Score: Glenn: 3 lives. Chris: 2 lives.

Chris: It’s never a good feeling to be trapped up against a wall, even if it is an animated one. It’s even worse to be trapped against a wall while someone slashes a sword at you repeatedly. That was pretty demoralizing.

Glenn: As demoralizing as golf? I think not.

The rest of the match continued in a similar fashion except for a brief moment when I was trapped between Chris and his gun turret. Then I remember that Dante has a very nifty float-dodge-thingy that got me to the other side of Chris so I could send him flying through the air with an upward slash.

Chris was going nowhere when he landed on my super attack and things didn’t get better for him after he did. I resolved to make my final blow a level 2 super move and had to therefore wail on Chris a little longer. In that time he had enough points to use his super move. He shot it at me but I was smart enough to jump over it this time.

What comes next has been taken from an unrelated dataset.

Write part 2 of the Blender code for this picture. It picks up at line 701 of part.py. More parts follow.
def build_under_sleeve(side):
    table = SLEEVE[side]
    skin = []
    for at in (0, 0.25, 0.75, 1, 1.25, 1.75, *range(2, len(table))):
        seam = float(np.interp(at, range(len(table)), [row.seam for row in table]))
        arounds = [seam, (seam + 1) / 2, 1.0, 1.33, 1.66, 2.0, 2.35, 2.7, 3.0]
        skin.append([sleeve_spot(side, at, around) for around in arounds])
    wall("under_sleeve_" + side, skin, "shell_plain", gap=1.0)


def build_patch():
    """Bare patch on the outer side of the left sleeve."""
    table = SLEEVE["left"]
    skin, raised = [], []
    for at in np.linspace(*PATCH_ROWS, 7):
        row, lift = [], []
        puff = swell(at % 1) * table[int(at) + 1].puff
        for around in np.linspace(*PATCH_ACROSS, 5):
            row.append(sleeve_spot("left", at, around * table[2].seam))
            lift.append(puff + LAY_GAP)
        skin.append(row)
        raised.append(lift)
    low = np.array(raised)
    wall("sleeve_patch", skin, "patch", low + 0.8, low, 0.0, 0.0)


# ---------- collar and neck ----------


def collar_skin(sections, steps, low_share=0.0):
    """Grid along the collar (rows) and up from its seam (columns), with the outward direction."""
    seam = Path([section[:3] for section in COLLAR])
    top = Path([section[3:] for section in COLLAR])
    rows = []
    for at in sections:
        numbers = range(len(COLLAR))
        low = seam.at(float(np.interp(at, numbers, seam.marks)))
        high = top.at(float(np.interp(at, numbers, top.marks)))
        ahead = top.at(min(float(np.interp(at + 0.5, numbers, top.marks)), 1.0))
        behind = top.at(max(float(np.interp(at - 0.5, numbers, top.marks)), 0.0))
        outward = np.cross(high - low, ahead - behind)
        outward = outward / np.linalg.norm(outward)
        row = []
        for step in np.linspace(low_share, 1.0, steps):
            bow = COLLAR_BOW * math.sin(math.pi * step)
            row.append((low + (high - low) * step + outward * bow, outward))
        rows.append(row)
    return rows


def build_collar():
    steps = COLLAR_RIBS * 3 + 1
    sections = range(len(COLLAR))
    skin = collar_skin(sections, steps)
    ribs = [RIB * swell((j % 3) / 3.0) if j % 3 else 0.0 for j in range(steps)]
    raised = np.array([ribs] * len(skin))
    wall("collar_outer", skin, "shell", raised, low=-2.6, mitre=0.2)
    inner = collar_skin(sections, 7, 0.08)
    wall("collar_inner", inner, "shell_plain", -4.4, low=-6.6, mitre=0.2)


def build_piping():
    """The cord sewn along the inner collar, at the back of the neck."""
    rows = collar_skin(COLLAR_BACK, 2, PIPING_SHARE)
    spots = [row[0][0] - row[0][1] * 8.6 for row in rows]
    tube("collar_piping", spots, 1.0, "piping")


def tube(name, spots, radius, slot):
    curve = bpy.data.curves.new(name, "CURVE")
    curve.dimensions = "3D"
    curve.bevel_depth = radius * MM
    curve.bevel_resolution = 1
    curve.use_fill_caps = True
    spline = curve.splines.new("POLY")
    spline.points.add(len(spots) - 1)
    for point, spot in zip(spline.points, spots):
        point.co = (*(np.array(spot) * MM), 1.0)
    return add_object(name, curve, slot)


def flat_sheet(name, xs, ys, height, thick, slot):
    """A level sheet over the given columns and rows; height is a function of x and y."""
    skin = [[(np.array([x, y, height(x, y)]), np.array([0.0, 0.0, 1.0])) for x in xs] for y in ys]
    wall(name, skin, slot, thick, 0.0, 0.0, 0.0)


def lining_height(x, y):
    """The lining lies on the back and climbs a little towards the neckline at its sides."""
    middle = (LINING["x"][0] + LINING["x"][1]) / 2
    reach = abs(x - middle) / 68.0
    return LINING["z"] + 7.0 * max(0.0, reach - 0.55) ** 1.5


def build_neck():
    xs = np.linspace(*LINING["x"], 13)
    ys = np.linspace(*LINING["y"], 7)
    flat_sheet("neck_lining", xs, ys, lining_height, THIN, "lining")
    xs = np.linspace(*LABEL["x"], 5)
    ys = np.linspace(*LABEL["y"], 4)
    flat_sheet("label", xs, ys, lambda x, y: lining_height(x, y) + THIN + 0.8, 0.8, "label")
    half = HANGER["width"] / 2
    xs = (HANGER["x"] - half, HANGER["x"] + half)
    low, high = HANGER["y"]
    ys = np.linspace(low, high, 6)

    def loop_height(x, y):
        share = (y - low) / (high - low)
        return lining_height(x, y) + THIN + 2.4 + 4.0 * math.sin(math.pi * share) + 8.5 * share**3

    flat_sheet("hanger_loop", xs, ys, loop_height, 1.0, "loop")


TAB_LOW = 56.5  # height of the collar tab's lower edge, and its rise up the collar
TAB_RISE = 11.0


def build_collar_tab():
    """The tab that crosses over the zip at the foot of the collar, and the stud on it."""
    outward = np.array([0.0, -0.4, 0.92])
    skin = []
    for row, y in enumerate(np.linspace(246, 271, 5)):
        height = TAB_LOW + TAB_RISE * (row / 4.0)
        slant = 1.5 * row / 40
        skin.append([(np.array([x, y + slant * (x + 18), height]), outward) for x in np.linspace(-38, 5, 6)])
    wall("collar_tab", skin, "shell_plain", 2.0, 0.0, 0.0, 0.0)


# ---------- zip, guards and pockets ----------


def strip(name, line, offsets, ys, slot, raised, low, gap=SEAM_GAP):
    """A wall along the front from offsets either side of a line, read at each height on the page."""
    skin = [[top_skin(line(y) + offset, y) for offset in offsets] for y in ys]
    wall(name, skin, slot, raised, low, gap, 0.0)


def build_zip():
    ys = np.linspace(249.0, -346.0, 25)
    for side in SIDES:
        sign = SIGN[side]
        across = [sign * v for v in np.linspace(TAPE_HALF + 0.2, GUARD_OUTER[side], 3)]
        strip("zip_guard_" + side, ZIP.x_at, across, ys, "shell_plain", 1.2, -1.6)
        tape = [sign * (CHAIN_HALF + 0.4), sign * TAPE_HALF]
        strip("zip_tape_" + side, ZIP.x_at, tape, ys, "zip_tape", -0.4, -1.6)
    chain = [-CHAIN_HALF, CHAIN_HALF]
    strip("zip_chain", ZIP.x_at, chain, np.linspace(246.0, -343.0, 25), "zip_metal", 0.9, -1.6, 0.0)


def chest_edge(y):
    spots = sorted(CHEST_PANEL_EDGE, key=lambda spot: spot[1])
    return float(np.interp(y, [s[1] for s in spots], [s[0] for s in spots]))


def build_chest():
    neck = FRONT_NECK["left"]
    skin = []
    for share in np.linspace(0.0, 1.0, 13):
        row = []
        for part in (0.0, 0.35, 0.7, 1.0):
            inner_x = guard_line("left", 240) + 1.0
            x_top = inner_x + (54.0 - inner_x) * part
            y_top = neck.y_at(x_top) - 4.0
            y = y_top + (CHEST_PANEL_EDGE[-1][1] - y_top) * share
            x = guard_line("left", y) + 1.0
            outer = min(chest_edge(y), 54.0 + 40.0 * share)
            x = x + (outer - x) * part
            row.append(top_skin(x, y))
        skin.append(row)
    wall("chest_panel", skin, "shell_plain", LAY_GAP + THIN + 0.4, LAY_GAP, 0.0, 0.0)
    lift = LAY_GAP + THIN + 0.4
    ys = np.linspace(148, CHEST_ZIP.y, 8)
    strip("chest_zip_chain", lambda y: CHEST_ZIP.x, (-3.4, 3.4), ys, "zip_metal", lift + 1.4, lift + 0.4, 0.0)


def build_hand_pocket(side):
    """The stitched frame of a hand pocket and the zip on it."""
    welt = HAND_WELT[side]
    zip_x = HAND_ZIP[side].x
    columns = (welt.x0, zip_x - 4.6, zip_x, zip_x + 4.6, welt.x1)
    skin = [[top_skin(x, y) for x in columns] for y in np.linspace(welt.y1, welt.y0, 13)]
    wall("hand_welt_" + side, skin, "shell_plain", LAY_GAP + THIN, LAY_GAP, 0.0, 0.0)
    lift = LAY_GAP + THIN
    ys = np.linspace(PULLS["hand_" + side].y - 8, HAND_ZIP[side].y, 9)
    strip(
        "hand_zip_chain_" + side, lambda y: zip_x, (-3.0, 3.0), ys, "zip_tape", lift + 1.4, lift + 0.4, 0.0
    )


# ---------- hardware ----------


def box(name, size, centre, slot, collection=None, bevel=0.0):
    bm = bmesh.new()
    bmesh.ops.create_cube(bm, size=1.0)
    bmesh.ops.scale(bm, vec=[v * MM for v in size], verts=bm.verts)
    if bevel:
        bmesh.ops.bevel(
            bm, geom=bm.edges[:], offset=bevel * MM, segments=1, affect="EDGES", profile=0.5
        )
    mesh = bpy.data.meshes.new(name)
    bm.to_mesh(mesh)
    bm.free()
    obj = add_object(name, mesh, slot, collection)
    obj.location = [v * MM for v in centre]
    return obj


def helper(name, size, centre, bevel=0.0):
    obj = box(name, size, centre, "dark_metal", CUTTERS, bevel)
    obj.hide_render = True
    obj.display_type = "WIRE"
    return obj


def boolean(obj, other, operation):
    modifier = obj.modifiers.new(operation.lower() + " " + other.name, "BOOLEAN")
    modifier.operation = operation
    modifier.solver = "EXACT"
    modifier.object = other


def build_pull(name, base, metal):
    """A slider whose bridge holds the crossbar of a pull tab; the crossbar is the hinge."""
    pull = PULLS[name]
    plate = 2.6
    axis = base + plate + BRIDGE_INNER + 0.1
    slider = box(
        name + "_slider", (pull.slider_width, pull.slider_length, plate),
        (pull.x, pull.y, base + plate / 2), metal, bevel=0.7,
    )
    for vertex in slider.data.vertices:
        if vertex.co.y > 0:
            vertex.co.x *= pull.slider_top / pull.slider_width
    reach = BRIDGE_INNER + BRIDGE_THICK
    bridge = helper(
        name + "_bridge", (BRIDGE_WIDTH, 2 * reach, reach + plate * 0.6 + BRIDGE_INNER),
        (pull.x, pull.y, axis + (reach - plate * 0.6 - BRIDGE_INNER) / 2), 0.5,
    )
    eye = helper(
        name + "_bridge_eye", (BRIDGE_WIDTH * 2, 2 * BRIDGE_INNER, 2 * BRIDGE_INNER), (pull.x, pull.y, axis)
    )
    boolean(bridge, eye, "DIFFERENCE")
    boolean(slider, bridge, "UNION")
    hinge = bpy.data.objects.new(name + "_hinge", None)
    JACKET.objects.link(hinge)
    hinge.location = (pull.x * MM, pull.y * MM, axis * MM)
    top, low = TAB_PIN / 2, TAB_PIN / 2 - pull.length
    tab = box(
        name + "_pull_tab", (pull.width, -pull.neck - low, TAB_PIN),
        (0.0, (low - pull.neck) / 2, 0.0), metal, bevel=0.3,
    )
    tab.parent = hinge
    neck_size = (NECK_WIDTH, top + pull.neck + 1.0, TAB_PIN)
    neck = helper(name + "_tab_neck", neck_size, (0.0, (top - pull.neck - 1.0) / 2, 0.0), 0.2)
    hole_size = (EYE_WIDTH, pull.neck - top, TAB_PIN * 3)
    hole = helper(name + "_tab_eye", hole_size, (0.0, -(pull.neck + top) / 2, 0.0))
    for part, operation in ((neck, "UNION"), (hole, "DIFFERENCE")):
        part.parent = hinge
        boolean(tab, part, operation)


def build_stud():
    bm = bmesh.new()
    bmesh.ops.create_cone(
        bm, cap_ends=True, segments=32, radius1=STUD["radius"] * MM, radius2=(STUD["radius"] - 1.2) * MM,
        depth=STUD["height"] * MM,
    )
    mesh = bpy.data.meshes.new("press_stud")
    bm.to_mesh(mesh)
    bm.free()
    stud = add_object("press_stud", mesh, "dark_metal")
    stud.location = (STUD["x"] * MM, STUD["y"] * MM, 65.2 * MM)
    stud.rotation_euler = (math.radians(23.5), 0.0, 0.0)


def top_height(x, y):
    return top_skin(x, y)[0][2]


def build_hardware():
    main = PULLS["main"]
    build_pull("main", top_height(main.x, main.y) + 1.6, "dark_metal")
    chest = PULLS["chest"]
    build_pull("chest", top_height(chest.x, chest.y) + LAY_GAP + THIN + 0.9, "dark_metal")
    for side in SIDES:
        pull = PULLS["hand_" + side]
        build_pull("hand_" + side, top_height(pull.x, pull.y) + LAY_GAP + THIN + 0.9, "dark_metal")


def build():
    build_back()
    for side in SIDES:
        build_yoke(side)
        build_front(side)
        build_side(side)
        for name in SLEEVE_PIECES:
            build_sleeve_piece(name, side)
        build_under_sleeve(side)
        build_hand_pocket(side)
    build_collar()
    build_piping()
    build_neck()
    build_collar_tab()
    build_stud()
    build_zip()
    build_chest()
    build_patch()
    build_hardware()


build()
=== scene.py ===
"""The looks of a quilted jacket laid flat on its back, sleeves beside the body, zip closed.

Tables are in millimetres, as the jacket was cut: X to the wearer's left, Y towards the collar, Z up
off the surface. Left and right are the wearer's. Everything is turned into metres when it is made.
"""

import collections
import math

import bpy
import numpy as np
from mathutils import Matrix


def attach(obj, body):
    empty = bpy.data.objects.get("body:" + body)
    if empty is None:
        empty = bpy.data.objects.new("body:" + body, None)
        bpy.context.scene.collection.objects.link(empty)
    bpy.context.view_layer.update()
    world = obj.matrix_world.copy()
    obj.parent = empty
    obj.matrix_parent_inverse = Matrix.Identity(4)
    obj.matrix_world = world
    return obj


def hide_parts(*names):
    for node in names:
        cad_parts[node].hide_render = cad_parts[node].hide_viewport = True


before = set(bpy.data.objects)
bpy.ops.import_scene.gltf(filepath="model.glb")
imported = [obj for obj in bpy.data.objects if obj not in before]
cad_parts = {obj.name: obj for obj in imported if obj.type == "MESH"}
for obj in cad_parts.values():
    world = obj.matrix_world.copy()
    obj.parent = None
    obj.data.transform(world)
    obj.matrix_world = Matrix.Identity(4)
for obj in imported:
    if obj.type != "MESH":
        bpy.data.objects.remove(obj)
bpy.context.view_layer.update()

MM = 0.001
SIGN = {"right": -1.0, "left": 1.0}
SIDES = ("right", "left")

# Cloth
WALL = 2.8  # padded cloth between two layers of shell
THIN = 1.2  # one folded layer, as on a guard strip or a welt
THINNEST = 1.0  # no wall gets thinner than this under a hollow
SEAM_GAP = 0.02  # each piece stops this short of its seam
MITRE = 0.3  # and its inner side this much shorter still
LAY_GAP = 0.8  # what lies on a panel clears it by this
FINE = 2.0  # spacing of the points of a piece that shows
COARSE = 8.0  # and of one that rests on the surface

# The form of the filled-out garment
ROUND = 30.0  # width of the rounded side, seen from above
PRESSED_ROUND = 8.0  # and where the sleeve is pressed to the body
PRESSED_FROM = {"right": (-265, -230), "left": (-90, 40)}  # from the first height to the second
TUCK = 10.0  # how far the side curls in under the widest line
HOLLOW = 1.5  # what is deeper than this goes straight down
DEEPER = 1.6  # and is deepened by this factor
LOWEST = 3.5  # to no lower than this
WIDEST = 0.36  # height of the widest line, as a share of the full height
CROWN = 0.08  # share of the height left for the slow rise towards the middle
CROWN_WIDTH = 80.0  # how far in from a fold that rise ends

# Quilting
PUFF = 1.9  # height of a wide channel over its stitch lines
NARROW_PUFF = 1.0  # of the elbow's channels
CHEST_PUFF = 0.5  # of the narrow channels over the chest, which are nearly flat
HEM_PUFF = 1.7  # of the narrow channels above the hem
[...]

When I had enough points I lined-up my level 2, which is a long thrust with my sword across a few meters. To his credit, Chris almost leapt out of the way but was too slow. My attack KO’ed him and ended his torment.

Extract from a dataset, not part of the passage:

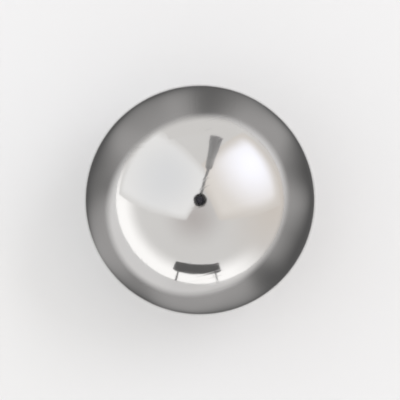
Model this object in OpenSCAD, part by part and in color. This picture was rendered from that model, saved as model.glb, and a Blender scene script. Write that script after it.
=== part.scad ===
// Polished steel ball.
// One solid of hardened steel, ground and lapped until it is round, with no hole, seam or flat.
// It is used loose: it rolls in a race, stirs a bottle, scours a decanter or weighs down a dish.
// Units are millimetres. The origin is the centre of the ball and +Z is up.

/* [Ball] */
// Diameter of the ball, a stock metric size
ball_d = 5; // [1:0.5:25]

/* [Hidden] */

// Facets round the equator in a preview. The solid itself is an exact sphere.
$fn = 96;

module ball() {
    color("silver")
        sphere(d = ball_d);
}

ball();
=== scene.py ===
import math

import bmesh
import bpy
from mathutils import Matrix, Vector


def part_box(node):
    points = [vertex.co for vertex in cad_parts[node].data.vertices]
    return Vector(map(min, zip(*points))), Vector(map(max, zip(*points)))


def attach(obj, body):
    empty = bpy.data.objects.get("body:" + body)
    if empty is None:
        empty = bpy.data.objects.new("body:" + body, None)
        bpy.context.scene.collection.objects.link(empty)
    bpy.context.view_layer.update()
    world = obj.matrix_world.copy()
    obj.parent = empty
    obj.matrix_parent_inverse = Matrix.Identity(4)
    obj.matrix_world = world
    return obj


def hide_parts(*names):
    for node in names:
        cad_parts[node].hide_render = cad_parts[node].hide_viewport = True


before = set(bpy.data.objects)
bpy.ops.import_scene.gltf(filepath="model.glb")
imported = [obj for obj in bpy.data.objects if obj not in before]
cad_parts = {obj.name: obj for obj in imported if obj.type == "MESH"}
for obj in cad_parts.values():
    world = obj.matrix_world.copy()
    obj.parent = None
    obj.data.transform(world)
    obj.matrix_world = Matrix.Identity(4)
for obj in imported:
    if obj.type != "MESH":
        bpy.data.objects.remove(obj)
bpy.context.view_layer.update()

# One polished steel ball on a plain pale floor, seen from straight above in a small studio.
# The ball is a mirror, so what it shows is the studio round it: a white cloth dome, two slanted softboxes,
# the camera on its stand in the gap between them, a bench at the front, and low dark cards whose painted glow
# draws the ball's dark edge. Lengths are in metres. +Y is the back of the studio, and +X its right side.

MM = 0.001

# ---- The ball ----

BALL_LOW, BALL_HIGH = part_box("ball")
BALL_R = (BALL_HIGH.z - BALL_LOW.z) / 2
BALL_CENTRE = Vector((0, 0, BALL_LOW.z + BALL_R))
FACES_PER_EDGE = 96  # a mirror shows every facet, so each side of the cube it starts from is cut this finely
WELD = BALL_R / FACES_PER_EDGE / 20  # points of neighbouring sides that lie closer than this become one

# The steel, from the clear to the haze: its tones, its roughness and what the haze adds to that. The haze's
# patches are counted to the radius.
STEEL_TONES = ((0.62, 0.613, 0.606), (0.67, 0.663, 0.656))
STEEL_ROUGHNESS = 0.055
HAZE_PATCHES = 1.6
HAZE_ROUGHNESS = 0.04

# The traces that lapping leaves: faint waves and hair lines, counted to the radius, and how deep they are.
# The lines run round a few axes. A line is where one noise rises through the levels of HAIR_CREST, and it is
# broken off where another, the wear, stays under those of HAIR_WEAR. Both noises move on from axis to axis.
WAVES = 7
WAVE_DEPTH = 0.0016 * MM
HAIR_LINES = 40
HAIR_DEPTH = 0.0004 * MM
HAIR_ROUGHNESS = 0.04
HAIR_AXES = ((0.91, 0.36, 0.21), (-0.28, 0.87, 0.41), (0.45, -0.62, 0.64))
HAIR_CREST = (0.58, 0.72)
HAIR_WEAR = (0.47, 0.62)
HAIR_WEAR_PATCHES = 1.9
HAIR_CREST_SHIFT = 7.3
HAIR_WEAR_SHIFT = 3.1

# ---- The studio ----

# The camera, how much of the picture's width the ball takes, and the nearest and farthest that it sees,
# counted to its height
CAMERA_LENS_MM = 300
CAMERA_SENSOR_MM = 36
BALL_SHARE = 0.58
CAMERA_SEES = (0.01, 20)

# The floor, and the low wall that it sweeps up into beyond the picture, which starts just clear of it
FLOOR_Z = BALL_LOW.z
FLOOR_HALF = 280 * MM
FLOOR_TONE = (0.80, 0.803, 0.806)
FLOOR_ROUGHNESS = 0.55
SWEEP_FROM = 150 * MM
SWEEP_R = 30 * MM
SWEEP_LIFT = 0.01 * MM
SWEEP_STEPS = 24

# How finely round things are turned, and how far the edges of the studio's gear are broken
TURNED_FACES = 192
BAR_FACES = 48
BAR_EDGE = 0.5 * MM
BOX_EDGE = 0.8 * MM

# The cloth dome: its tone, and the soft patches of other tones on it. A patch is (hour, share, reach, tone).
# It is centred on what the ball shows at that hour of the clock and that share of its radius, and its reach
# is a share of the way from the ball to the dome.
DOME_R = 270 * MM
DOME_STEPS = 48
DOME_TONE = (0.94, 0.928, 0.916)
DOME_PATCHES = (
    (6.6, 0.15, 0.62, (0.70, 0.665, 0.65)),
    (3.0, 0.62, 1.10, (0.90, 0.835, 0.775)),
)

# Light that falls on the foot of the dome at the front left. It goes out as the way from the ball rises
# through FOOT_LIGHT_HIGH, and comes in as that way turns towards its hour through FOOT_LIGHT_SPREAD.
FOOT_LIGHT_HOUR = 7.1
FOOT_LIGHT_HIGH = (0.14, 0.48)
FOOT_LIGHT_SPREAD = (0.0, 0.6)
FOOT_LIGHT_TONE = (1.50, 1.49, 1.48)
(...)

Chris: Despite getting demolished, I was somewhat proud of the way I performed in this week’s Brawl. I had no doubt that following two straight defeats Glenn would choose a game he knew he could beat me at, so winning was out of the question. The fact that I got a kill even inspired me a little bit. It felt like when one of those tiny Spanish soccer clubs goes up against Barcelona and actually scores a goal in a 4-1 loss.

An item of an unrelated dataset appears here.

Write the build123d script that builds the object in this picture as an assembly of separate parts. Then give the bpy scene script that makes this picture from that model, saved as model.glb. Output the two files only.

Come on, you didn’t think I was going to go two Brawls in a row without a soccer reference, did you?

Glenn: And people think I’m a nerd… I had hoped for a little more of a fight from Chris, since brawlers are generally games where a cat has about as much of a chance of winning as a professional but I was impressed that Chris unintentionally put together a combo that left me stunned for a few seconds. My little ginger is growing up so fast!